━━━ RECORDED DATA ━━━
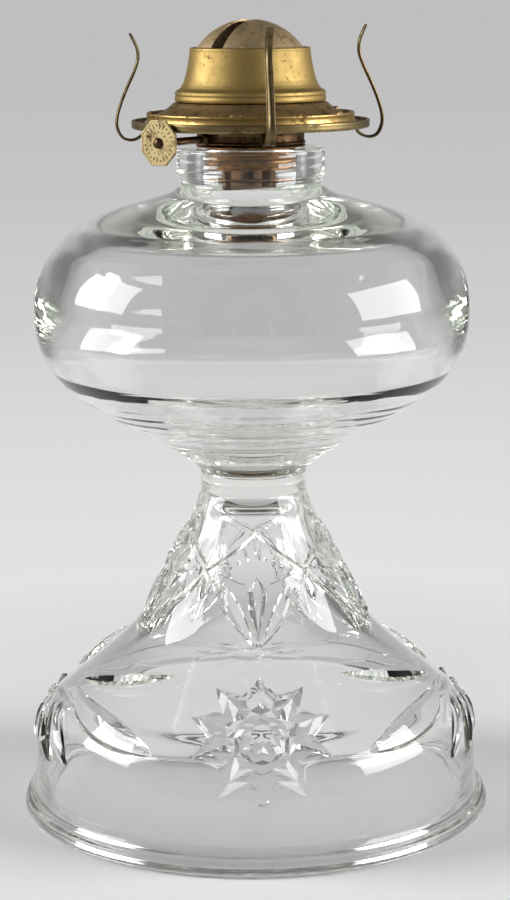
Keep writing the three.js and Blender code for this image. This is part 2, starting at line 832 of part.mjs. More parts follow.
function sprocket(side) {
  const shape = new THREE.Shape(Array.from({ length: 2 * sprocketTeeth }, (_, i) => {
    const turn = (i * Math.PI) / sprocketTeeth;
    const radius = i % 2 === 0 ? sprocketRadius : sprocketRadius * sprocketRootShare;
    return vector(radius * Math.cos(turn), radius * Math.sin(turn));
  }));
  shape.holes.push(new THREE.Path().absarc(0, 0, shaftRadius + clearance, 0, 2 * Math.PI));
  const middle = side * sprocketSpread;
  return raised(shape, middle - sprocketThickness / 2, middle + sprocketThickness / 2)
    .rotateY(Math.PI / 2)
    .translate(0, -shaftOffset, shaftZ);
}

function sprocketBox() {
  const room = sprocketRadius + boxRoom;
  const face = -tubeThickness / 2 - clearance;
  const depth = -shaftOffset - room;
  const body = block(
    [-boxHalfLength, depth - boxWall, shaftZ - room - boxWall],
    [boxHalfLength, face, shaftZ + room + boxWall],
  );
  const inside = block(
    [boxWall - boxHalfLength, depth, shaftZ - room],
    [boxHalfLength - boxWall, face + overrun, shaftZ + room],
  );
  const hole = shaftRod(
    shaftRadius + clearance,
    -boxHalfLength - overrun,
    boxHalfLength + overrun,
    pinSides,
  );
  return cut(body, [inside, hole]);
}

function shaftBush() {
  const reach = Math.sqrt(cupRadius ** 2 - shaftOffset ** 2);
  const body = shaftRod(shaftRadius + clearance + bushWall, reach - overrun, reach + bushLength, pinSides);
  const bore = shaftRod(shaftRadius + clearance, 0, reach + bushLength + overrun, pinSides);
  const cup = rod(cupRadius + clearance, cupBottom - cupHeight, cupTop + cupHeight, glassSegments);
  return cut(body, [bore, cup]);
}

function wickShaft() {
  return shaftRod(shaftRadius, -boxHalfLength - shaftTail, wheelReach + wheelThickness, pinSides);
}

function thumbWheel() {
  const shape = new THREE.Shape(Array.from({ length: wheelSides }, (_, i) => {
    const turn = ((i + 0.5) * 2 * Math.PI) / wheelSides;
    return vector(wheelRadius * Math.cos(turn), wheelRadius * Math.sin(turn));
  }));
  const disc = raised(shape, wheelReach, wheelReach + wheelThickness)
    .rotateY(Math.PI / 2)
    .translate(0, -shaftOffset, shaftZ);
  const hub = shaftRod(hubRadius, wheelReach - hubHeight, wheelReach + wheelThickness, pinSides);
  const bore = shaftRod(
    shaftRadius + clearance,
    wheelReach - hubHeight - overrun,
    wheelReach + wheelThickness + overrun,
    pinSides,
  );
  return cut(join(disc, [hub]), [bore]);
}

function wheelRivet() {
  const face = wheelReach + wheelThickness + clearance;
  const points = [vector(0, 0)];
  for (let i = 0; i <= arcSteps; i += 1) {
    const turn = (i * Math.PI) / (2 * arcSteps);
    points.push(vector(rivetRadius * Math.cos(turn), rivetHeight * Math.sin(turn)));
  }
  points[points.length - 1].x = 0;
  return turned(points, pinSides)
    .rotateY(Math.PI / 2)
    .translate(face, -shaftOffset, shaftZ);
}

// Finishes

const finish = (color, roughness, metalness) => (
  new THREE.MeshStandardMaterial({ color, roughness, metalness }));

const clearGlass = () => finish(0xd9e2dc, 0.05, 0);
const agedBrass = () => finish(0xa08a55, 0.35, 1);
const brightBrass = () => finish(0xb9a468, 0.28, 1);
const darkBrass = () => finish(0x6e5a38, 0.45, 1);
const cotton = () => finish(0xe6dfcc, 0.95, 0);

function named(name, geometry, material) {
  const mesh = new THREE.Mesh(geometry, material);
  mesh.name = name;
  return mesh;
}

// The lamp

const lamp = new THREE.Group();
lamp.add(named('glass_base', glassBase(), clearGlass()));
lamp.add(named('glass_font', glassFont(), clearGlass()));

const burner = new THREE.Group();
burner.rotation.z = burnerTurn;
burner.add(
  named('screw_ferrule', screwFerrule(), darkBrass()),
  named('burner_cup', burnerCup(), darkBrass()),
  named('air_pan', airPan(), darkBrass()),
  named('gallery', gallery(), agedBrass()),
  named('draft_deck', draftDeck(), darkBrass()),
  named('bell', bell(), agedBrass()),
  named('dome', dome(), brightBrass()),
  named('wick_tube', wickTube(), darkBrass()),
  named('vent_tube', ventTube(), darkBrass()),
  named('shaft_bush', shaftBush(), darkBrass()),
  named('sprocket_box', sprocketBox(), darkBrass()),
  named('wick_shaft', wickShaft(), darkBrass()),
  named('sprocket_inner', sprocket(-1), darkBrass()),
  named('sprocket_outer', sprocket(1), darkBrass()),
  named('thumb_wheel', thumbWheel(), brightBrass()),
  named('wheel_rivet', wheelRivet(), darkBrass()),
  named('wick', wick(), cotton()),
);
lamp.add(burner);

prongSides.forEach((side, i) => {
  const mesh = named(`prong_${side}`, prong(), agedBrass());
  mesh.rotation.z = prongTurn + ((i - 1) * Math.PI) / 2;
  lamp.add(mesh);
});

export default lamp;
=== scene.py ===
# Kerosene lamp: the looks of its pressed glass, its brass burner and its wick,
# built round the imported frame. Metres, +Z up. Azimuths run from the front, -Y,
# towards +X.

import json
from collections import Counter
from math import asin, atan2, copysign, cos, degrees, exp, hypot, pi, radians, sin, sqrt, tan

import bmesh
import bpy
import numpy as np
from mathutils import Matrix, Vector


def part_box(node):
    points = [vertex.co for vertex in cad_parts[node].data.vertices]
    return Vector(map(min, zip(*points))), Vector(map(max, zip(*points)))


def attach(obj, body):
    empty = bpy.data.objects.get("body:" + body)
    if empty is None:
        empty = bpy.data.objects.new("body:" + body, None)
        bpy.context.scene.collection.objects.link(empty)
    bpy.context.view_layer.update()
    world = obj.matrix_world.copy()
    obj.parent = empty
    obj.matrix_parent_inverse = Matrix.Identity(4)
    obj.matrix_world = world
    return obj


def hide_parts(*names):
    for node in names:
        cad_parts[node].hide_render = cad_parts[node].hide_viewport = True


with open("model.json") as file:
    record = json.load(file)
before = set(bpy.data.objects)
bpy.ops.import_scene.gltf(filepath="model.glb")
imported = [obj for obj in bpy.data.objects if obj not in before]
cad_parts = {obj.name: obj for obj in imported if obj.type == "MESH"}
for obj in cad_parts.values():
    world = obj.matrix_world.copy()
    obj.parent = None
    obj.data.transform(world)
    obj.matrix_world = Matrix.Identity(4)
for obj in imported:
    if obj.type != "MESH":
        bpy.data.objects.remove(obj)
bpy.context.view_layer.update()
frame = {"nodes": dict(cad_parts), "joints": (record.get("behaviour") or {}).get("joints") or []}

MM = 0.001

# The camera, as fitted to the photograph

CAMERA_PLACE = Vector((0, -0.77524, 0.27187))
CAMERA_PITCH = 0.191216
CAMERA_YAW = 0.000796
CAMERA_ROLL = -0.00771
FOCAL_PIXELS = 2345.9
FRAME_PIXELS = 900
SENSOR_MM = 36

# Studio. Stops are (share of the way, grey).

SOFTBOX_DISTANCE = 1.3
SOFTBOX_AIM = 0.17
SOFTBOX_RADIANCE = 8.5
# azimuth, elevation, width and height in degrees, as the lamp sees them
SOFTBOXES = {"softbox_left": (-86, 21, 36, 29), "softbox_right": (76, 16, 40, 29)}
WORLD_LOW = 0.52
WORLD_HIGH = 0.07
WORLD_BEHIND_CAMERA = 0.17
WORLD_STOPS = [(0, WORLD_LOW), (0.17, WORLD_LOW), (0.4, 0.5), (0.56, WORLD_HIGH), (1, WORLD_HIGH)]
# what glass and brass show beside the pale backdrop: how dark it is, and where it starts and ends,
# as the sine of the angle off the middle and, on the floor, as metres from the middle too
SIDE_DARK = 0.2
SIDE_STARTS = (0.25, 0.44)
SIDE_ENDS = (0.75, 0.9)
SIDE_FLOOR = (0.3, 0.6)
FLOOR_RADIUS = 40
FLOOR_DROP = 0.03 * MM
FLOOR_NEAR = 0.12
FLOOR_FAR = 0.32
FLOOR_SPAN = 6
FLOOR_STOPS = [(0, 0.79), (0.05, 0.77), (0.08, 0.74), (0.2, 0.62), (0.42, 0.56), (1, WORLD_LOW)]
# the paper's grey from the middle outwards: the lighter grey under the lamp is a painted pool of the light
# that comes down through the glass
PAPER_AND_PAINTED_LIGHT_STOPS = [(0, 0.95), (1, 0.9)]

# Glass

GLASS_SEGMENTS = 288
PATTERN_TURN = radians(1.7)

# What the frame gives

base_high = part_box("glass_base")[1]
font_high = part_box("glass_font")[1]
RIM_RADIUS = base_high.x
BASE_HEIGHT = base_high.z
MOUTH = font_high.z
FONT_RADIUS = font_high.x
SKIRT_RADIUS = RIM_RADIUS - 4 * MM
RIM_HEIGHT = 5.3 * MM
JOIN_RADIUS = 17.7 * MM
WAIST_HEIGHT = BASE_HEIGHT - 8 * MM
CAVITY_TOP = BASE_HEIGHT - 12.4 * MM
FONT_WALL = 3.7 * MM
NECK_RADIUS = 24.5 * MM
BORE_RADIUS = 16.9 * MM
THREAD_PITCH = 3 * MM
THREAD_DEPTH = 0.12 * MM

BURNER_AXIS = next(j for j in frame["joints"] if j["name"] == "knob_turn")
BURNER_TURN = atan2(BURNER_AXIS["axis"][1], BURNER_AXIS["axis"][0])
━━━
SHORT EXERCISE:
In the listing above, locate the line containing "prongSides.forEach((side, i) =>" and the line containing "# The camera, as fitted to the photograph". Extract those two lines and every line between them, exactly as written, and only those.

THE RESPONSE:
prongSides.forEach((side, i) => {
  const mesh = named(`prong_${side}`, prong(), agedBrass());
  mesh.rotation.z = prongTurn + ((i - 1) * Math.PI) / 2;
  lamp.add(mesh);
});

export default lamp;
=== scene.py ===
# Kerosene lamp: the looks of its pressed glass, its brass burner and its wick,
# built round the imported frame. Metres, +Z up. Azimuths run from the front, -Y,
# towards +X.

import json
from collections import Counter
from math import asin, atan2, copysign, cos, degrees, exp, hypot, pi, radians, sin, sqrt, tan

import bmesh
import bpy
import numpy as np
from mathutils import Matrix, Vector


def part_box(node):
    points = [vertex.co for vertex in cad_parts[node].data.vertices]
    return Vector(map(min, zip(*points))), Vector(map(max, zip(*points)))


def attach(obj, body):
    empty = bpy.data.objects.get("body:" + body)
    if empty is None:
        empty = bpy.data.objects.new("body:" + body, None)
        bpy.context.scene.collection.objects.link(empty)
    bpy.context.view_layer.update()
    world = obj.matrix_world.copy()
    obj.parent = empty
    obj.matrix_parent_inverse = Matrix.Identity(4)
    obj.matrix_world = world
    return obj


def hide_parts(*names):
    for node in names:
        cad_parts[node].hide_render = cad_parts[node].hide_viewport = True


with open("model.json") as file:
    record = json.load(file)
before = set(bpy.data.objects)
bpy.ops.import_scene.gltf(filepath="model.glb")
imported = [obj for obj in bpy.data.objects if obj not in before]
cad_parts = {obj.name: obj for obj in imported if obj.type == "MESH"}
for obj in cad_parts.values():
    world = obj.matrix_world.copy()
    obj.parent = None
    obj.data.transform(world)
    obj.matrix_world = Matrix.Identity(4)
for obj in imported:
    if obj.type != "MESH":
        bpy.data.objects.remove(obj)
bpy.context.view_layer.update()
frame = {"nodes": dict(cad_parts), "joints": (record.get("behaviour") or {}).get("joints") or []}

MM = 0.001

# The camera, as fitted to the photograph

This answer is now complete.